Margaret was, to persons younger than herself, a Makaria and Natalia. She was wisdom and intellectual beauty, filling life with a charm and glory “known to neither sea nor land.” To those of her own age she was sibyl and seer, — a prophetess, revealing the future, pointing the path, opening their eyes to the great aims only worthy of pursuit in life. To those older than herself she was like the Euphorion in Goethe’s drama, child of Faust and Helen, — a wonderful union of exuberance and judgment, born of romantic fulness and classic limitation. They saw with surprise her clear good-sense balancing her flow of sentiment and ardent courage. They saw her comprehension of both sides of every question, and gave her their confidence, as to one of equal age, because of so ripe a judgment.

But it was curious to see with what care and conscience she kept her friendships distinct. Her fine practical understanding, teaching her always the value of limits, enabled her to hold apart all her intimacies, nor did one ever encroach on the province of the other. Like a moral Paganini, she played always on a single string, drawing from each its peculiar music, — bringing wild beauty from the slender wire, no less than from the deep-sounding harp-string. Some of her friends had little to give her when compared with others; but I never noticed that she sacrificed in any respect the smaller faculty to the greater. She fully realized that the Divine Being makes each part of this creation divine, and that He dwells in the blade of grass as really if not as fully as in the majestic oak which has braved the storm for a hundred years. She felt in full the thought of a poem which she once copied for me from Barry Cornwall, which begins thus:—

“She was not fair, nor full of grace,
Nor crowned with thought, nor aught beside
No wealth had she of mind or face,
To win our love, or gain our pride,—
No lover’s thought her heart could touch,—
No poet’s dream was round her thrown;
And yet we miss her — ah, so much!
Now — she has flown.”

I will close this section of Cambridge Friendship, with the following letter, written in 1839, but referring to this early period:


‘Your letter was of cordial sweetness to me, as is ever the thought of our friendship, — that sober-suited friendship, of which the web was so deliberately and well woven, and which wears so well.

******

‘I want words to express the singularity of all my past relations; yet let me try.

‘From a very early age I have felt that I was not born to the common womanly lot. I knew I should never find a being who could keep the key of my character; that there would be none on whom I could always lean, from whom I could always learn; that I should be a pilgrim and sojourner on earth, and that the birds and foxes would be surer of a place to lay the head than I. You understand me, of course; such beings can only find their homes in hearts. All material luxuries, all the arrangements of society, are mere conveniences to them.

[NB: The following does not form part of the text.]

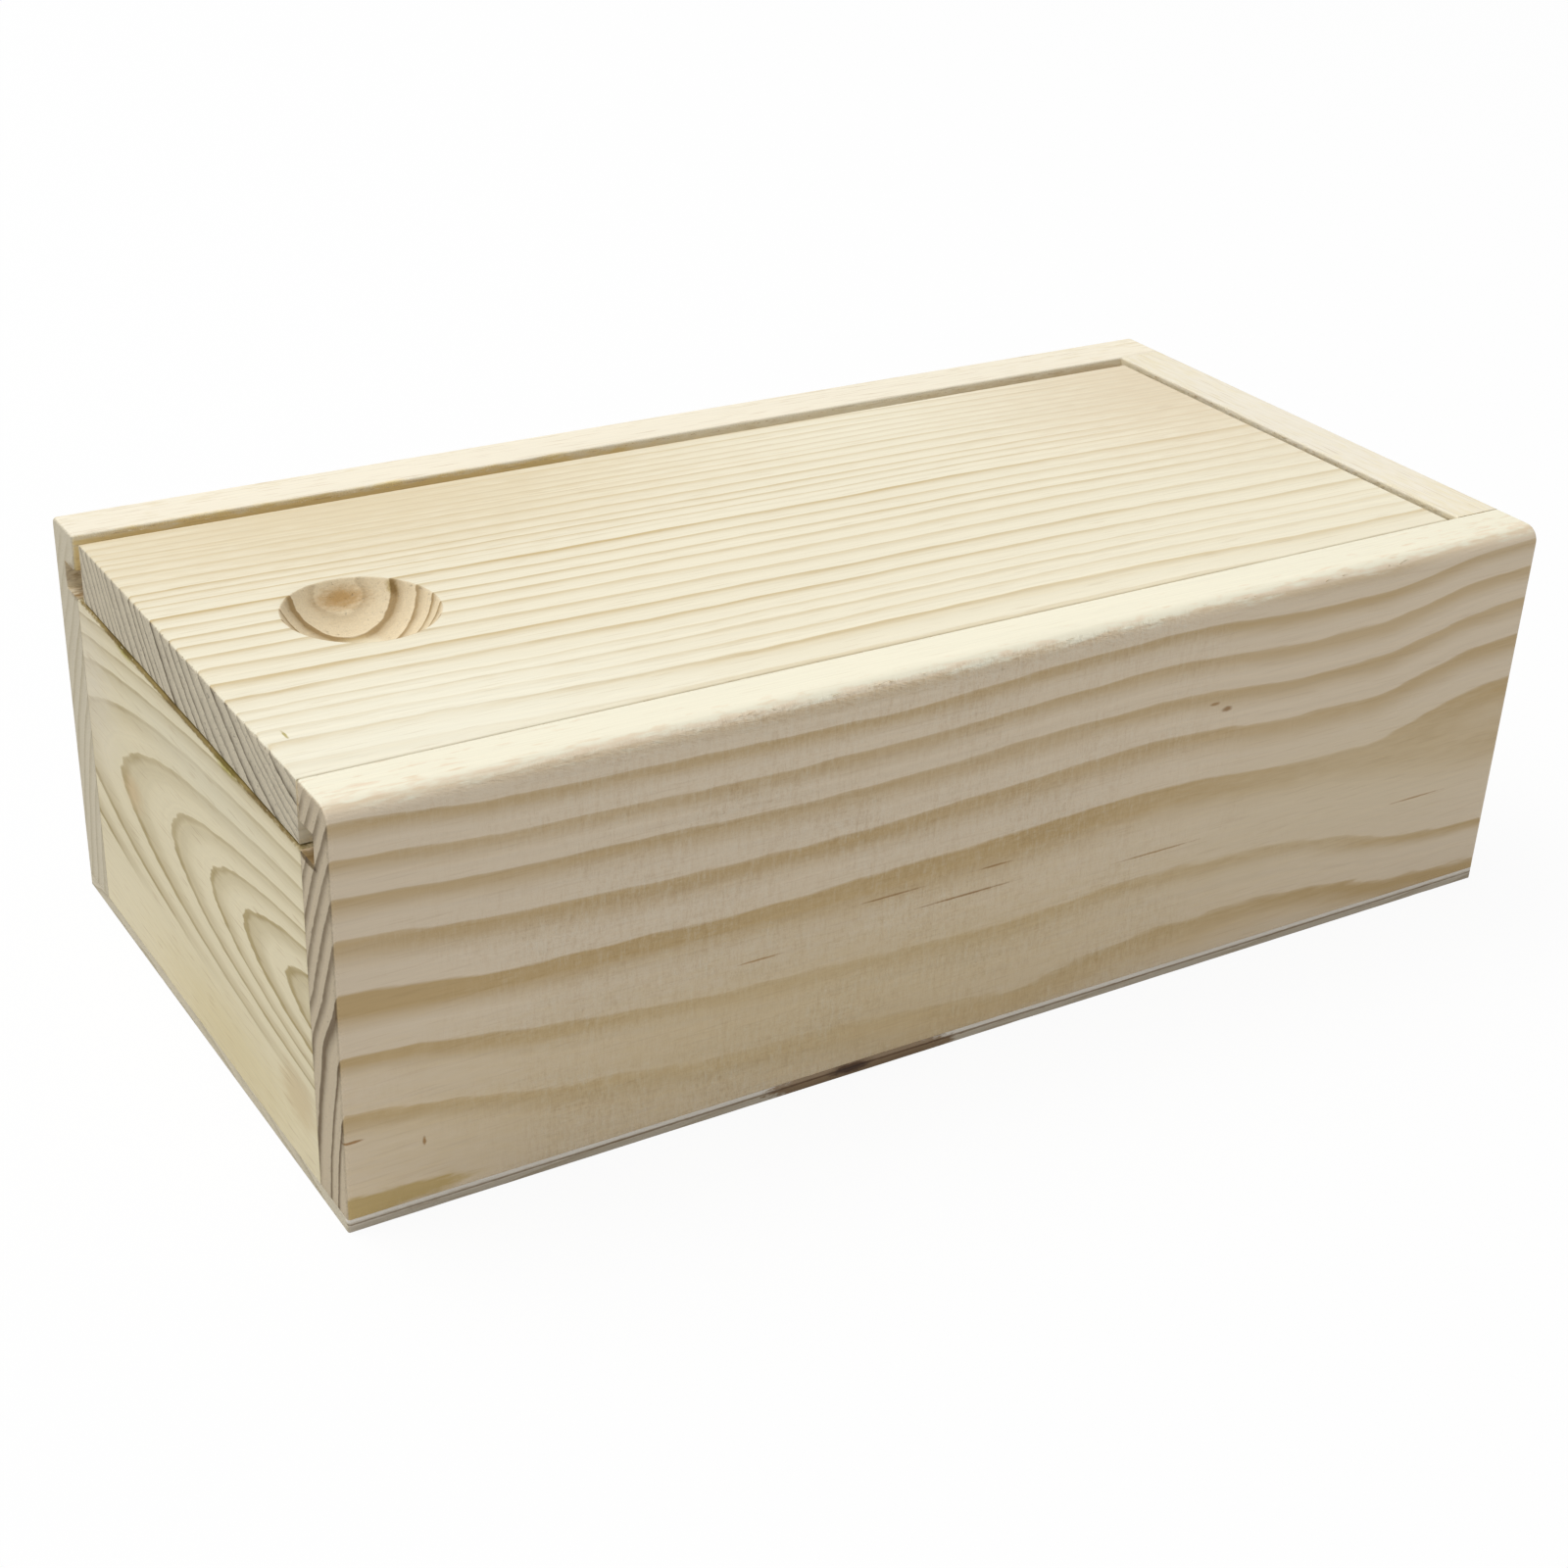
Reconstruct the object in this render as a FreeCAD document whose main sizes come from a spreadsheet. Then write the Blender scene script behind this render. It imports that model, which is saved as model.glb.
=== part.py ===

‘This thought, all whose bearings I did not, indeed, understand, affected me sometimes with sadness, sometimes with pride. I mourned that I never should have a thorough experience of life, never know the full riches of my being; I was proud that I was to test myself in the sternest way, that I was always to return to myself, to be my own priest, pupil, parent, child, husband, and wife. All this I did not understand as I do now; but this destiny of the thinker, and (shall I dare to say it?) of the poetic priestess, sibylline, dwelling in the cave, or amid the Lybian sands, lay yet enfolded in my mind. Accordingly, I did not look on any of the persons, brought into relation with me, with common womanly eyes.

‘Yet, as my character is, after all, still more feminine than masculine, it would sometimes happen that I put more emotion into a state than I myself knew. I really was capable of attachment, though it never seemed so till the hour of separation. And if a connexion was torn up by the roots, the soil of my existence showed an unsightly wound, which long refused to clothe itself in verdure.

‘With regard to yourself, I was to you all that I wished to he. I knew that I reigned in your thoughts in my own way. And I also lived with you more truly and freely than with any other person. We were truly friends, but it was not friends as men are friends to one another, or as brother and sister. There was, also, that pleasure, which may, perhaps, be termed conjugal, of finding oneself in an alien nature. Is there any tinge of love in this? Possibly! At least, in comparing it with my relation to ——, I find that was strictly fraternal. I valued him for himself. I did not care for an influence over him, and was perfectly willing to have one or fifty rivals in his heart. * *

* * ‘I think I may say, I never loved. I but see my possible life reflected on the clouds. As in a glass darkly, I have seen what I might feel as child, wife, mother, but I have never really approached the close relations of life. A sister I have truly been to many, — a brother to more, — a fostering nurse to, oh how many! The bridal hour of many a spirit, when first it was wed, I have shared, but said adieu before the wine was poured out at the banquet. And there is one I always love in my poetic hour, as the lily looks up to the star from amid the waters; and another whom I visit as the bee visits the flower, when I crave sympathy. Yet those who live would scarcely consider that I am among the living, — and I am isolated, as you say.

‘My dear ——, all is well; all has helped me to decipher the great poem of the universe. I can hardly describe to you the happiness which floods my solitary hours. My actual life is yet much clogged and impeded, but I have at last got me an oratory, where I can retire and pray. With your letter, vanished a last regret. You did not act or think unworthily. It is enough. As to the cessation of our confidential intercourse, circumstances must have accomplished that long ago; my only grief was that you should do it with your own free will, and for reasons that I thought unworthy. I long to honor you, to be honored by you. Now we will have free and noble thoughts of one another, and all that is best of our friendship shall remain.’

  1. According to Dryden's beautiful statement—
    For as high turrets, in their airy sweep
    Require foundations, in proportion deep.
    And lofty cedars as far upward shoot
    As to the nether heavens they drive the root;
    So low did her secure foundation lie,
    She was not humble, but humility.